Aşağıda yabancı bir haber sitesinin Türkiye’deki çalışan ücretleri ile ilgili şu değerlendirmesinde öyle “gizli bir elitizm” fark ettim.

Beraber bakalım:

“Asgari ücret son yıllarda birçok kez artırılırken, memur ve emekli maaşları, zamlara karşın asgari ücretin altında kaldı.

10 sene önce asgari ücretin 6,3 katı olan profesör maaşı Ocak 2023'te asgari ücretin 3,8 katına düştü. Uzman doktorlar Ocak 2013’te asgari ücretin 5 katı maaş alırken bu oran 2,8 kata geriledi. Öğretmen maaşı da aynı dönemde 3,1 kattan 1,8 kata geriledi. Bu durum Türkiye’de ortalama maaşın asgari ücret seviyesine gerilediğini gösteriyor. Türkiye’de asgari ücretle çalışanların oranı yüzde 42'ydi. Özel sektör işçilerinin yüzde 65’i ise asgari ücretle çalışıyor.”

Evet, yüksek enflasyon karşısında ücret artışlarını savunmak normaldir; ama bunu “asgari ücret artışıyla” kıyaslamak normal değildir.

Elitist zihniyete göre problem olan profesörün maaşının az artması değil, daha önce asgari ücretin 6,3 katı iken, şimdilerde 3,8 katına düşmesi…

Yanlış anlaşılmasın! “Bütün ücretler eşit olsun” gibi ütopik sosyalizmin sloganlarının adaletsizlik olduğuna inanıyorum.

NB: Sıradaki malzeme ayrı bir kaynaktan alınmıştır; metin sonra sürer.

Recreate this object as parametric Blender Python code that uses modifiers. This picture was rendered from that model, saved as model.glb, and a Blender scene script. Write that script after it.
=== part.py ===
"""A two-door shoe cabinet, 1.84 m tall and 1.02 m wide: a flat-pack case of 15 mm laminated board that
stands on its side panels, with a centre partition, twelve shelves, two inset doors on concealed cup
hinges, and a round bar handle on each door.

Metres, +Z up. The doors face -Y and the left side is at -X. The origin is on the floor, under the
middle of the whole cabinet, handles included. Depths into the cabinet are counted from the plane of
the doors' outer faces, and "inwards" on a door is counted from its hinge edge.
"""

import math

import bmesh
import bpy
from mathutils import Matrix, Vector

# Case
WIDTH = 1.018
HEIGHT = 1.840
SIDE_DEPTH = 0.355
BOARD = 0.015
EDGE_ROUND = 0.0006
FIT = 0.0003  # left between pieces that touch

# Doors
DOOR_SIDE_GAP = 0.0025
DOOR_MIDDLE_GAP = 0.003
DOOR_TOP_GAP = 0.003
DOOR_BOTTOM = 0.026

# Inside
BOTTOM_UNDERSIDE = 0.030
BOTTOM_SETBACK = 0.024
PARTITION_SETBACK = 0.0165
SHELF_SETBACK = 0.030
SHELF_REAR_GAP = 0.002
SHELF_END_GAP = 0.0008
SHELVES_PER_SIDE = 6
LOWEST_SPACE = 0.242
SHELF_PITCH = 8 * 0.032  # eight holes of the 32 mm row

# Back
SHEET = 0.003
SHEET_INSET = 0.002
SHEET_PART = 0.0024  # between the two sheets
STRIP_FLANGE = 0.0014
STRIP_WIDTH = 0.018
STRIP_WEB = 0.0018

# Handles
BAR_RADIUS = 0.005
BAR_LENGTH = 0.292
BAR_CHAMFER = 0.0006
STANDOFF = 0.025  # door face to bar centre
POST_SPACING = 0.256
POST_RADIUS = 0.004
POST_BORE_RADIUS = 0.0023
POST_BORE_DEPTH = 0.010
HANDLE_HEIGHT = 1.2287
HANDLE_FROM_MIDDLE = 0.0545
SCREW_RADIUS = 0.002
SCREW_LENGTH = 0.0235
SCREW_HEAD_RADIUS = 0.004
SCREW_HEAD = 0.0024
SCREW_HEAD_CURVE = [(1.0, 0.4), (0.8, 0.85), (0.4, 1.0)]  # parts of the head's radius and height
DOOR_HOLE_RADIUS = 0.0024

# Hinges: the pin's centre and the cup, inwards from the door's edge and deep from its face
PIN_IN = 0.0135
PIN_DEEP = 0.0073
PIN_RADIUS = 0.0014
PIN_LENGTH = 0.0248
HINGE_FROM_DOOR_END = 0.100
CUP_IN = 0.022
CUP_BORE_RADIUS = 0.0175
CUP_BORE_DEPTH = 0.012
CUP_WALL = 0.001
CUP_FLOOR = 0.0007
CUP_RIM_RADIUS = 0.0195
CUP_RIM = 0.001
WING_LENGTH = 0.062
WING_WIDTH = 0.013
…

Herkes emeğinin karşılığını almalıdır elbette.

Ama elitist zihniyete göre asıl problem ücretlerin düşük olmasından çok profesör ve asgari ücretli arasındaki farkın azalmış olmasıdır.

ADAYLIK ESPRİLERİ

Bazıları Millet İttifakının cumhurbaşkanı adayının olmadığını iddia ediyor.

Gerçekten öyle mi?

Bakalım:

Ali Babacan: "Bu konuda mütevazı olmayacağım: Şu andaki krizi bizden başka çözecek kimse yok."

Gelecek Parti'li İsa Şahin: Altılı masadaki en doğru aday Davutoğlu’dur.

Demokrat Partili Erkin Delikanlı: Gültekin Uysal aday olursa açık ara seçilir.

Ahmet Türk: Kılıçdaroğlu uygun aday, HDP seçmeni de sıcak bakıyor.

Meral Akşener: “Mansur Bey’e de Ekrem Bey’e de tüm seçmenlerin sevgisi, saygısı var. Bütün anketlerde isimleri konuluyor. Masadaki arkadaşlara da söyledim. Eğer bu iki arkadaşımızdan biri gösterilirse ‘evet’ diyeceğiz."

Kemal Kılıçdaroğlu: Cumhurbaşkanı adayı; çalmayacak, yolsuzluk yapmayacak. Yalan söylemeyecek. İnsanlara hakaret etmeyecek. Ayrımcılık yapmayacak. Görevi devretmesini bilecek.